Prospects for launching a single currency in 1999 will preoccupy European Union leaders next week as they prepare for a summit of heads of state and government in Madrid.

The meeting, which is the climax of Spain's six-month EU presidency, is expected to agree a name for the single currency, and define the steps by which the EU will move to monetary union in the next three years.

The leaders are also due to discuss bringing into the EU the former Communist countries in Central and Eastern Europe, and preparations for next year's Inter-Governmental Conference on reforming EU institutions. In what looked like a coded message to Britain, President Jacques Chirac of France and Chancellor Helmut Kohl of Germany proposed in Baden-Baden on Thursday that no country should be free to veto closer EU integration if other member states wish to press ahead.
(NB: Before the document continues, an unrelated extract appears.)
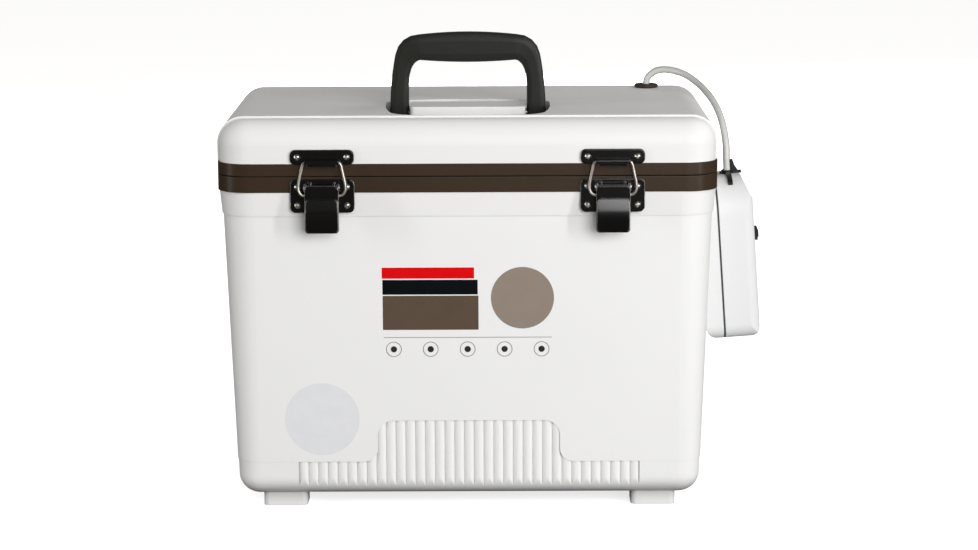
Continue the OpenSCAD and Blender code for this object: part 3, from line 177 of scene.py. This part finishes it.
world = bpy.data.worlds.new("soft_sky")
bpy.context.scene.world = world
world.use_nodes = True
tree = world.node_tree
tree.nodes.clear()
ray = tree.nodes.new("ShaderNodeLightPath")
seen = calc(tree, "MAXIMUM", ray.outputs["Is Camera Ray"], ray.outputs["Is Transmission Ray"])
lighting = mix_shader(tree, ray.outputs["Is Glossy Ray"],
                      sky_light(tree, WARM, SKY_FILL), sky_light(tree, PLAIN, SKY_MIRRORED))
sky_out = tree.nodes.new("ShaderNodeOutputWorld")
tree.links.new(mix_shader(tree, seen, lighting, sky_light(tree, PLAIN, SKY_SEEN)),
               sky_out.inputs["Surface"])
print("sky:", world.name)

# %% [markdown]
# ## Lamps
# A big soft lamp in front, a little to the right, lights the walls. Two narrow
# upright strips at the sides draw the thin bright lines on the black lacquer,
# as the edges of softboxes do in a studio. A weak lamp above keeps the lid's top
# from going dark. The lamp behind lights the back for other views, and shiny
# surfaces don't see it, so that it puts no glare on the lid.


# %% Lamps
def soft_lamp(name, place, target, width, tall, power):
    """An area lamp that looks at a point."""
    bpy.ops.object.select_all(action="DESELECT")
    aim = Vector(target) - Vector(place)
    turn = aim.to_track_quat("-Z", "Y").to_euler()
    bpy.ops.object.light_add(type="AREA", location=place, rotation=turn)
    lamp = bpy.context.object
    lamp.name = name
    lamp.data.shape = "RECTANGLE"
    lamp.data.size = width
    lamp.data.size_y = tall
    lamp.data.energy = power
    return lamp


soft_lamp("front_lamp", place=(1.1, -2.9, 1.1), target=(0, 0, 0.17),
          width=2.0, tall=2.0, power=69)
soft_lamp("right_lamp", place=(1.95, -1.5, 0.6), target=(0.1, 0, 0.2),
          width=0.12, tall=1.5, power=19)
soft_lamp("left_lamp", place=(-2.5, -0.8, 0.6), target=(-0.1, 0, 0.2),
          width=0.12, tall=1.5, power=19)
soft_lamp("top_lamp", place=(1.5, 0.7, 1.7), target=(0, 0, 0.3),
          width=1.2, tall=1.2, power=8)
back_lamp = soft_lamp("back_lamp", place=(-0.8, 3.0, 0.5), target=(0, 0, 0.15),
                      width=2.4, tall=0.8, power=42)
back_lamp.visible_glossy = False

# %% [markdown]
# ## Shared effects
# Some effects come back in many finishes, so each is a node group that every
# material can use with its own values. The first is the fine pebble of a
# moulded surface, made with noise on the piece's own coordinates, so that it
# stays on the piece when the piece moves.


# %% Moulded grain
def effect(name, inputs, outputs):
    """A node group with named sockets; inputs holds each one's usual value."""
    group = bpy.data.node_groups.new(name, "ShaderNodeTree")
    for label, value in inputs.items():
        socket = group.interface.new_socket(label, in_out="INPUT", socket_type="NodeSocketFloat")
        socket.default_value = value
    for label in outputs:
        group.interface.new_socket(label, in_out="OUTPUT", socket_type="NodeSocketFloat")
    start = group.nodes.new("NodeGroupInput")
    end = group.nodes.new("NodeGroupOutput")
    return group, start.outputs, end.inputs


def own_place(tree):
    """The piece's own coordinates."""
    return tree.nodes.new("ShaderNodeTexCoord").outputs["Object"]


def split(tree, vector):
    """The X, Y and Z of a vector."""
    node = tree.nodes.new("ShaderNodeSeparateXYZ")
    tree.links.new(vector, node.inputs[0])
    return node.outputs


def noise(tree, scale, detail=2):
    """Noise on the piece; scale is a socket."""
    node = tree.nodes.new("ShaderNodeTexNoise")
    node.inputs["Detail"].default_value = detail
    tree.links.new(own_place(tree), node.inputs["Vector"])
    tree.links.new(scale, node.inputs["Scale"])
    return node.outputs["Fac"]


grain, given, out = effect("moulded_grain", {"Scale": 900.0}, ["Height"])
grain.links.new(noise(grain, given["Scale"]), out["Height"])
print("effect:", grain.name)

# %% [markdown]
# A big plain wall looks flat when its colour and gloss are the same all over. A
# soft cloud shifts both a little, up and down around nothing.

# %% Soft cloud
cloud, given, out = effect("soft_cloud", {"Scale": 12.0, "Amount": 0.1}, ["Shift"])
centred = calc(cloud, "SUBTRACT", noise(cloud, given["Scale"], detail=4), 0.5)
cloud.links.new(calc(cloud, "MULTIPLY", centred, given["Amount"]), out["Shift"])
print("effect:", cloud.name)

# %% [markdown]
# Paint rubs off on edges. A Bevel node gives the normal of a rounded edge, and
# where that differs from the true normal there is an edge. Noise breaks it up.
# The second output keeps only the edges that face left or right, where the
# strip lamps are, so a bright colour laid on it is partly wear and partly a
# painted highlight.

# %% Edge mask
EDGE_REACH = 0.0009
EDGE_GAIN = 7.0
CHIP_GAIN = 2.0
SIDE_GAIN = 1.7
SIDE_POWER = 3.0


def rounded_normal(tree, reach, samples):
    """The normal that the surface would have with rounded edges."""
    node = tree.nodes.new("ShaderNodeBevel")
    node.samples = samples
    node.inputs["Radius"].default_value = reach
    return node.outputs["Normal"]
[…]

The proposal was more a restatement of the existing Franco-German position than an initiative, and it fell short of calls by Germany's ruling Christian Democrats last year for a "hard core" of EU states committed to deeper integration. The Baden-Baden meeting did not produce a demand for more extensive powers for the European Parliament. Instead, in a German concession to French doubts about giving the legislature too much authority, Mr Kohl and Mr Chirac referred only to the need to "bind the European Parliament and national parliaments more than hitherto into the process of European integration".

Nevertheless, the two leaders reaffirmed their belief in extending the use of qualified majority-voting in EU decision-making, a point on which they have little common ground with John Major's government.

They also called for a common policy on asylum and immigration, an idea that does not appeal to Britain and may prove difficult to implement in the light of French concerns about the Schengen agreement on abolishing internal EU frontiers.

Far from using the summit to discuss whether 1999 remains a realistic date for launching monetary union, EU leaders intend to settle the question of the single currency's name.

The outcome may cast light on the relative weight of Germany, France, and the Commission in the monetary union debate.